Faithfulness Serum: Mitigating the Faithfulness Gap in Textual Explanations of LLM Decisions via Attribution Guidance

arXiv cs.CL / 4/17/2026

📰 NewsModels & Research

共有:

Key Points

The paper investigates whether natural-language, post-hoc explanations for LLM decisions are epistemically faithful—i.e., whether they reflect the internal evidence the model actually used—rather than merely looking convincing.
Using counterfactual evaluation, it finds that LLM-generated textual explanations are often unfaithful to the model’s true decision evidence.
It proposes “Faithfulness Serum,” a training-free approach that improves explanation faithfulness by applying attention-level interventions during explanation generation.
The method uses token-level heatmaps derived from a faithful attribution technique to guide the model toward explanations aligned with the relevant internal signals.
Experiments show significant gains in epistemic faithfulness across multiple LLMs, benchmarks, and prompting setups.

Abstract

Large language models (LLMs) achieve strong performance and have revolutionized NLP, but their lack of explainability keeps them treated as black boxes, limiting their use in domains that demand transparency and trust.
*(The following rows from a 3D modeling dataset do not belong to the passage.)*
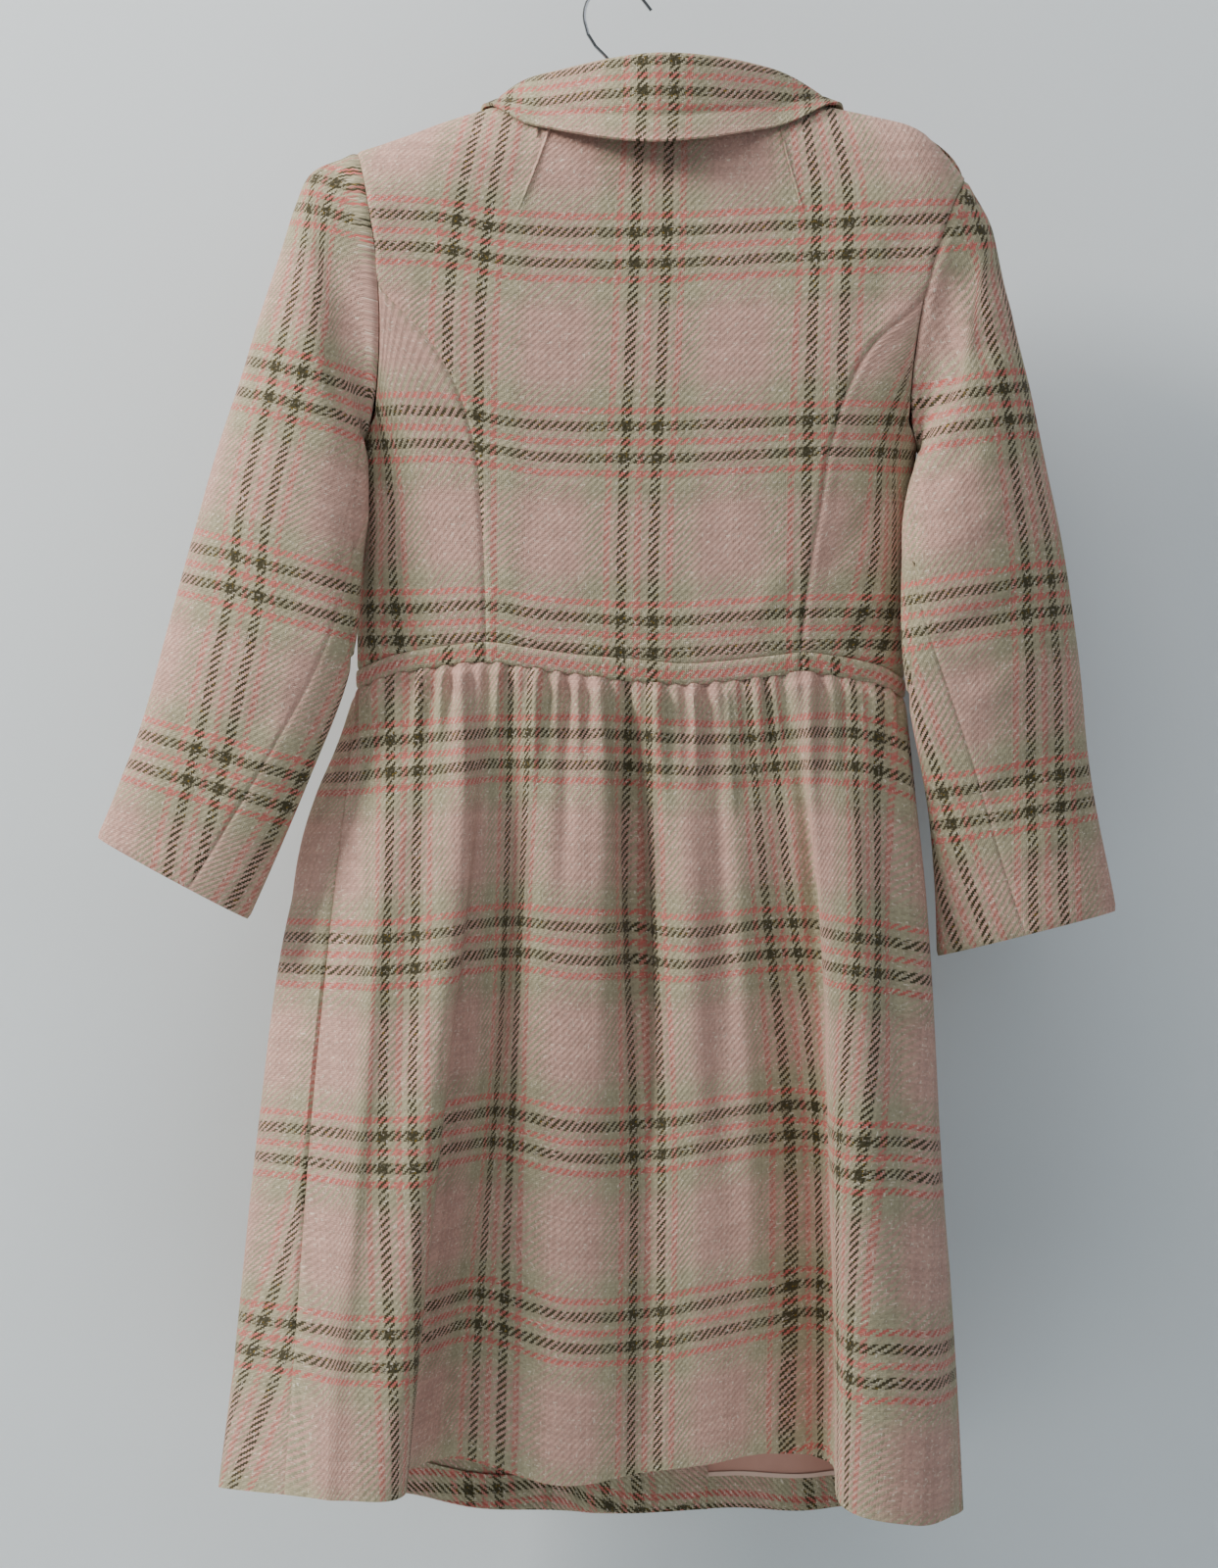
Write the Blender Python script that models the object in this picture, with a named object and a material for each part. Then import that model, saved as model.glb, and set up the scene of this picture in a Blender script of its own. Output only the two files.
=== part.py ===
"""A gathered, plaid wool tweed coat that hangs on a plain hanger.

Lengths in the tables are millimetres of the coat's own frame: the origin is inside the top of the
hanger's hook, +Z is up, the coat's back faces +Y and its wearer's left is +X. One function at the end
turns them to metres. Every cloth piece is a thin wall: its outer points come from a surface that is
worked out from the tables, and its inner points lie one cloth thickness further in.
"""

import math
from collections import namedtuple

import bmesh
import bpy
import numpy as np
from mathutils import Vector

COAT = "wool_coat_on_hanger"
METRES = 0.001

CLOTH = 1.6
SKIRT_CLOTH = 1.4
COLLAR_CLOTH = 2.2
SLEEVE_CLOTH = 1.1
SEAM_INSET = 0.15
SLEEVE_INSET = 0.48
WAIST_INSET = 0.35
LAYER_GAP = 0.8
LAP_START = 45.0
LAP_FULL = 14.0
SHOULDER_ROLL = 60.0
RIDGE_MARGIN = 0.3

# The torso's level sections are flattened rounds, wider and squarer towards the shoulders.
Torso = namedtuple("Torso", "height centre half_width back_depth front_depth squareness")
TORSO = (
    Torso(-490, -10.5, 186, 42, 47, 2.3),
    Torso(-440, -10.5, 186, 43, 50, 2.3),
    Torso(-400, -12.0, 186, 43, 54, 2.4),
    Torso(-360, -14.0, 187, 43, 58, 2.6),
    Torso(-315, -17.0, 188, 43, 60, 3.0),
    Torso(-270, -20.0, 190, 43, 58, 4.5),
    Torso(-220, -23.5, 196, 42, 53, 6.0),
    Torso(-170, -27.0, 206, 40, 47, 7.0),
    Torso(-120, -30.0, 216, 38, 42, 8.0),
    Torso(-60, -30.0, 220, 36, 38, 8.0),
)

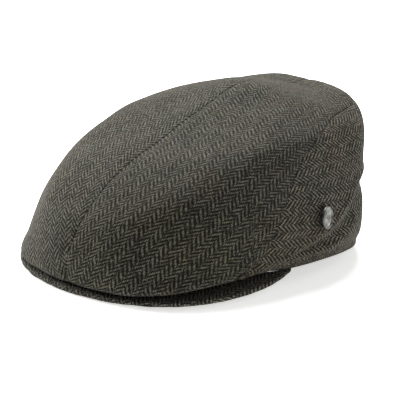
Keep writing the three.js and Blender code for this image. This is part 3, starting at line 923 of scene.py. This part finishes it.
# The badge: a small round stud of dull grey metal, cast with a raised rim round a plain low middle
# and pushed through the wool on the cap's left side.
BADGE_RADIUS = 0.0079
BADGE_RIM_WIDTH = 0.0014
BADGE_RIM_HEIGHT = 0.0007
BADGE_THICKNESS = 0.0012
BADGE_BEVEL = 0.0003
BADGE_BEVEL_FROM = 0.7
BADGE_SHANK_RADIUS = 0.0016
BADGE_SHANK_LENGTH = 0.004
BADGE_ANGLE = 89
BADGE_HEIGHT = 0.045
BADGE_TURN = math.radians(15)
BADGE_SEGMENTS = 96
BADGE_DOME = ((0, 0.00045), (0.0022, 0.00042), (0.0042, 0.00026), (0.0058, 0.00004))

# The rim's section as shares of its width, in from the edge, and of its height over the low middle
BADGE_RIM = ((1, 0), (0.85, 0.35), (0.68, 0.86), (0.48, 1), (0.27, 0.9), (0.08, 0.45), (0, -0.1))


def badge_axes():
    """The badge's middle on the cloth, and its own axes: across, along and facing out."""
    places = np.arange(4, 7, 0.02)
    heights = crown_point(places, BADGE_ANGLE)[:, 2]
    place = np.array([places[np.argmax(heights <= BADGE_HEIGHT)]])
    angle = np.array([float(BADGE_ANGLE)])
    facing = Vector(outwards(smooth_point, place, angle)[0])
    facing.rotate(Matrix.Rotation(BADGE_TURN, 3, "Z"))
    across = Vector((0, 0, 1)).cross(facing).normalized()
    middle = Vector(crown_point(place, angle)[0] + CROWN_MIDDLE)
    return middle, across, facing.cross(across), facing


badge_middle, badge_across, badge_along, badge_facing = badge_axes()
badge_face = max(
    (vertex.co - badge_middle).dot(badge_facing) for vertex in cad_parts["badge"].data.vertices
) - BADGE_RIM_HEIGHT
badge_back = badge_face - BADGE_THICKNESS
badge_profile = [(radius, badge_face + height) for radius, height in BADGE_DOME]
badge_profile += [
    (BADGE_RADIUS - inwards * BADGE_RIM_WIDTH, badge_face + height * BADGE_RIM_HEIGHT)
    for inwards, height in BADGE_RIM
]
badge_profile += [
    (BADGE_RADIUS, badge_face - BADGE_BEVEL_FROM * BADGE_THICKNESS),
    (BADGE_RADIUS - BADGE_BEVEL, badge_back),
    (BADGE_SHANK_RADIUS, badge_back),
    (BADGE_SHANK_RADIUS, badge_back - BADGE_SHANK_LENGTH),
    (0, badge_back - BADGE_SHANK_LENGTH),
]
badge_shape = bmesh.new()
badge_line = [badge_shape.verts.new((radius, 0, height)) for radius, height in badge_profile]
badge_edges = [badge_shape.edges.new(ends) for ends in zip(badge_line, badge_line[1:])]
bmesh.ops.spin(
    badge_shape, geom=badge_line + badge_edges, axis=(0, 0, 1), cent=(0, 0, 0),
    angle=2 * math.pi, steps=BADGE_SEGMENTS, use_merge=True,
)
bmesh.ops.remove_doubles(badge_shape, verts=badge_shape.verts, dist=SAME_PLACE)
bmesh.ops.recalc_face_normals(badge_shape, faces=badge_shape.faces)
for face in badge_shape.faces:
    face.smooth = True
badge_turn = Matrix((badge_across, badge_along, badge_facing)).transposed().to_4x4()
badge_place = Matrix.Translation(badge_middle) @ badge_turn
bmesh.ops.transform(badge_shape, matrix=badge_place, verts=badge_shape.verts)
badge_mesh = bpy.data.meshes.new("badge_stud")
badge_shape.to_mesh(badge_mesh)
badge_shape.free()
badge_stud = link_object("badge_stud", badge_mesh)


RUBBED_METAL = (0.17, 0.17, 0.16, 1)
PATINA = (0.08, 0.08, 0.075, 1)
METAL_ROUGHNESS = (0.3, 0.55)
METAL_BUMP = {"Strength": 0.15, "Distance": 0.0002}
FINE_SHARE = 0.4


def dull_metal():
    """Cast grey metal in two tones, with darker and rougher blotches."""
    material, tree, shader = new_material("dull_grey_metal", roughness=METAL_ROUGHNESS[0])
    here = tree.nodes.new("ShaderNodeTexCoord").outputs["Object"]
    patina = steps(tree, noise(tree, here, scale=300), 0.35, 0.7)
    fine = noise(tree, here, scale=2600, detail=3)
    colour = mixed(tree, patina, RUBBED_METAL, PATINA)
    tree.links.new(colour, shader.inputs["Base Color"])
    tree.links.new(steps(tree, patina, 0, 1, *METAL_ROUGHNESS), shader.inputs["Roughness"])
    shader.inputs["Metallic"].default_value = 1.0
    bump = tree.nodes.new("ShaderNodeBump")
    feed(tree, [bump.inputs[name] for name in METAL_BUMP], METAL_BUMP.values())
    tree.links.new(math_node(tree, "MULTIPLY_ADD", fine, FINE_SHARE, patina), bump.inputs["Height"])
    tree.links.new(bump.outputs[0], shader.inputs["Normal"])
    return material


badge_mesh.materials.append(dull_metal())
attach(badge_stud, "root")
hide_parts("badge")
A promising direction to address this issue is post-hoc text-based explanations, which aim to explain model decisions in natural language. Prior work has focused on generating convincing rationales that appear to be subjectively faithful, but it remains unclear whether these explanations are epistemically faithful, whether they reflect the internal evidence the model actually relied on for its decision. In this paper, we first assess the epistemic faithfulness of LLM-generated explanations via counterfactuals and show that they are often unfaithful. We then introduce a training-free method that enhances faithfulness by guiding explanation generation through attention-level interventions, informed by token-level heatmaps extracted via a faithful attribution method. This method significantly improves epistemic faithfulness across multiple models, benchmarks, and prompts.